▶ [REQUEST]: From the entries that follow, gather each line holding the word "joints".

▶ [Rows from an object dataset]:
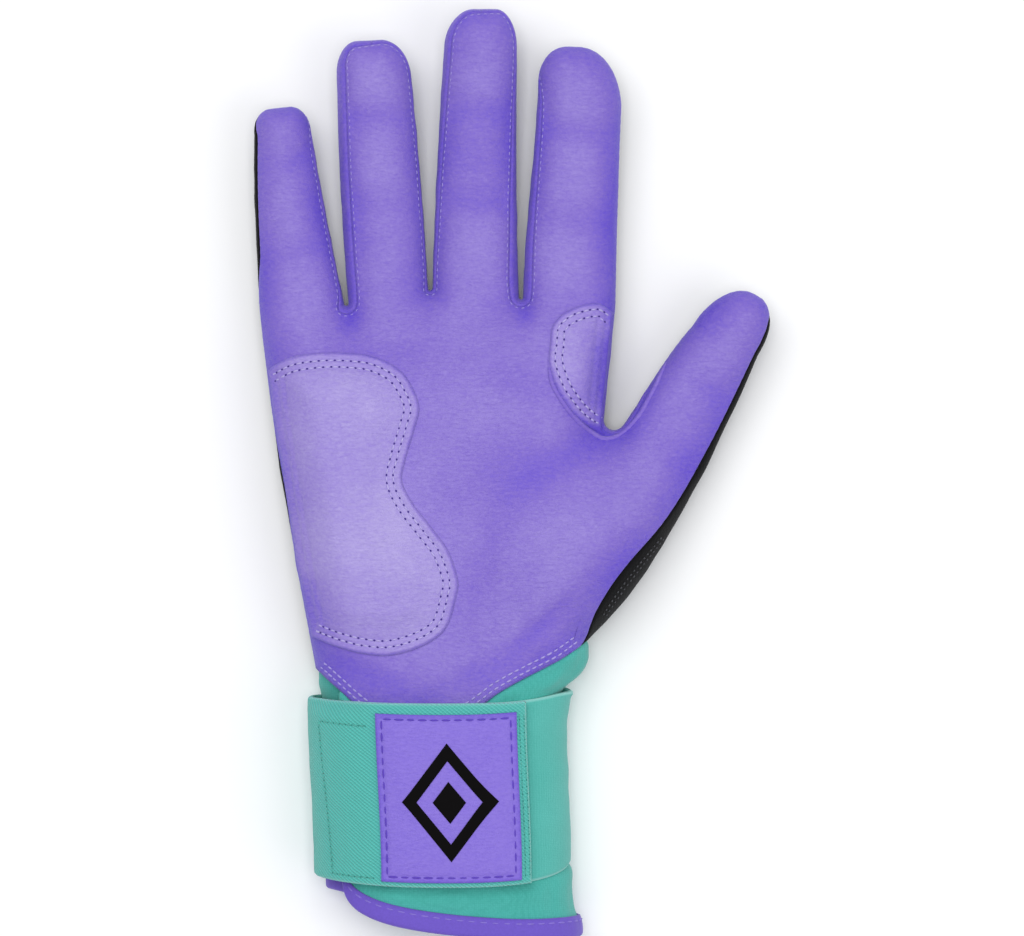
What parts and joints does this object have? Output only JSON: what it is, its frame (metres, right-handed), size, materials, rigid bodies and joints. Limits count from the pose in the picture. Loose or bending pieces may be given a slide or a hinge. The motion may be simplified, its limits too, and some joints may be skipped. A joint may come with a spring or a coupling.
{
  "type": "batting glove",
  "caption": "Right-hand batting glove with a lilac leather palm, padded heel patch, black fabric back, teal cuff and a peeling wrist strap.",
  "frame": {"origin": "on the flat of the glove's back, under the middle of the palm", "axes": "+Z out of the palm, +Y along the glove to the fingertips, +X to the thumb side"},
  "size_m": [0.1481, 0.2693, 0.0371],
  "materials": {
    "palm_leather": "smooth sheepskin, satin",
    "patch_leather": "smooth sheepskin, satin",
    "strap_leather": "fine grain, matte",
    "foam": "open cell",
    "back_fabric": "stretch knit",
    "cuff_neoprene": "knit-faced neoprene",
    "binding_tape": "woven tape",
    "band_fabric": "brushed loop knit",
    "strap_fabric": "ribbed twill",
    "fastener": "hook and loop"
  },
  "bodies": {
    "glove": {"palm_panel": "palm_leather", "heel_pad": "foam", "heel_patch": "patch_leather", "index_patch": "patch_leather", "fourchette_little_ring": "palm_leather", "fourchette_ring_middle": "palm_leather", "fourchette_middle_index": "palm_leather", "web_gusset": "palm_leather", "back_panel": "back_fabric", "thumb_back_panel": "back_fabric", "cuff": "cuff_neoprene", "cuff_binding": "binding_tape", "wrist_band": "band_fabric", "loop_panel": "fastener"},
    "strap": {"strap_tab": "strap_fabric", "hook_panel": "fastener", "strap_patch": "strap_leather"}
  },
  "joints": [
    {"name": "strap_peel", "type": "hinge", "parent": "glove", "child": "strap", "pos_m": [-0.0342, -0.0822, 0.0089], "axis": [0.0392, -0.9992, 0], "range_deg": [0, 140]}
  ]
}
---
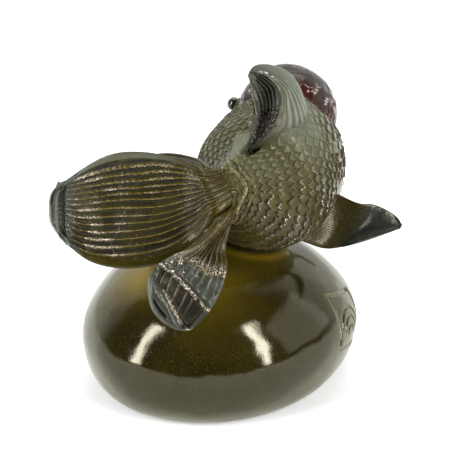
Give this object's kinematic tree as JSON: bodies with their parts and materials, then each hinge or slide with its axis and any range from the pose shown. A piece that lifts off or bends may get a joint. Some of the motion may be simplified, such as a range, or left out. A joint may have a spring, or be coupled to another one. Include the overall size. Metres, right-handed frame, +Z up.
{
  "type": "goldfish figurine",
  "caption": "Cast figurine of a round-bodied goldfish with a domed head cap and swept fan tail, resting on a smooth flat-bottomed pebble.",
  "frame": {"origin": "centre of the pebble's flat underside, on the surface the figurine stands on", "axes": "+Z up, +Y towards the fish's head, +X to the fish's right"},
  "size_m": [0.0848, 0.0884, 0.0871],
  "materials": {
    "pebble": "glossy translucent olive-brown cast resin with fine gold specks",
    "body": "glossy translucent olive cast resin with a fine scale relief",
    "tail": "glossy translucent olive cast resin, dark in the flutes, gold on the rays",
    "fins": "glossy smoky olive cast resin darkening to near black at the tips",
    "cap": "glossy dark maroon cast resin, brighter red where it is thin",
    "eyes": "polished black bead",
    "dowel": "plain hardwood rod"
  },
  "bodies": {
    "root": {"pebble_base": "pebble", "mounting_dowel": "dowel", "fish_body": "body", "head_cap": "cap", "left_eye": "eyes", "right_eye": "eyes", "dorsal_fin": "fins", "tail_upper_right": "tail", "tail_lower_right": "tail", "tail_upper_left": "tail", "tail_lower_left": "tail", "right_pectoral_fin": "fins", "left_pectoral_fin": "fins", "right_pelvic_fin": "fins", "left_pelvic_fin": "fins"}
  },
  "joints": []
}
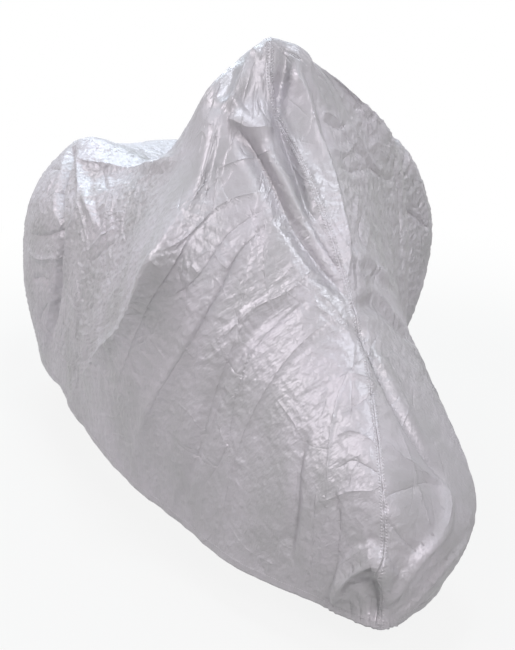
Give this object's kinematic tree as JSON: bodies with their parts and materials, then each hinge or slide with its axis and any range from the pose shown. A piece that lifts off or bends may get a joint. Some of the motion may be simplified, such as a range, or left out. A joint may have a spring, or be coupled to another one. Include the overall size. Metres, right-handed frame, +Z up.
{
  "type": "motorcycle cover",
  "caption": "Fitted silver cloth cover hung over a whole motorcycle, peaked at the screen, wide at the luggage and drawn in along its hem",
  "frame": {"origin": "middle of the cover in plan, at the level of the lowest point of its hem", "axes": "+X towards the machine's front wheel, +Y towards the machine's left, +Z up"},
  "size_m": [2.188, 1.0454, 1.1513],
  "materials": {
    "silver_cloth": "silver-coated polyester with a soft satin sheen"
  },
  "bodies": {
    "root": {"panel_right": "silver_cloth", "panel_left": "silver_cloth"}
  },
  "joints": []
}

▶ [THE COMPLETED TASK]:
What parts and joints does this object have? Output only JSON: what it is, its frame (metres, right-handed), size, materials, rigid bodies and joints. Limits count from the pose in the picture. Loose or bending pieces may be given a slide or a hinge. The motion may be simplified, its limits too, and some joints may be skipped. A joint may come with a spring or a coupling.
  "joints": [
  "joints": []
  "joints": []